BetOnline.ag has released future odds for the return of the 2019-20 NBA campaign due to the Coronavirus. The online betting platform has the odds significantly against a basketball game being played before June 1st (+300), and even July 1st for that matter (+105.)
August 1st is the first over/under date where the odds favor another NBA game being played before the identified date (-200.)
One would like to think that August 1st would be the merciful cut-off date before the NBA’s New York offices considers the death knell on the since long-forgotten and coronavirus ruining 2019-20 NBA campaign. And at 2:1, that’s not all that significant.
Operating under the assumption that the NBA reboots its season in the middle of the summer — the question bears asking: How legitimate will this season be? Would there be a permanent asterisk next to a would-be-champion and award winners?
Many still scoff at the San Antonio Spurs lockout-shortened 1999 NBA title. After a long and grueling lockout, play finally got underway in February of that year, but not until after numerous players returned so laughably and hilariously out-of-shape (Shawn Kemp has since never recovered), and the league slogged its way through arguably its most forgettable season in the modern era.
Many still do not consider that season a real season, and thus that Spurs team not a real champion.
A more noted comparison would be the 1981 MLB season when a player’s strike in the middle of that year halted the games and ‘split’ the 1981 baseball season. Play resumed a few months later but not after the season was split into two halves. First place teams in each division were awarded a playoff spot no matter what (this was at a time when there was no Wild Card and only two divisions in each league) and the playoffs were temporarily expanded to include a divisional round.
However, even that baseball strike only ceased play for a little under two months. If the NBA resumes play in the middle of the summer, it will be half-a-calendar year — eons in the worlds of athletics, as long as a full off-season.

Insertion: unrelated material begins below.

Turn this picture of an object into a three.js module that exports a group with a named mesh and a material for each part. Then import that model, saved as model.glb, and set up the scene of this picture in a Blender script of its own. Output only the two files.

Let alone the questions of which players would be able to play if they have tested positive for the Coronavirus. How big will the playoffs be? What about the fans? Would teams lose their home-court advantage if they can’t play in front of large crowds because of Coronavirus fears?
There sure will not be a parade for the would-be champion.
Either way, for those who are starved for NBA basketball (and sports for that matter) in a world where the Coronavirus has sucked the life out of — hang on till the summer. Some semblance of normalcy may return then.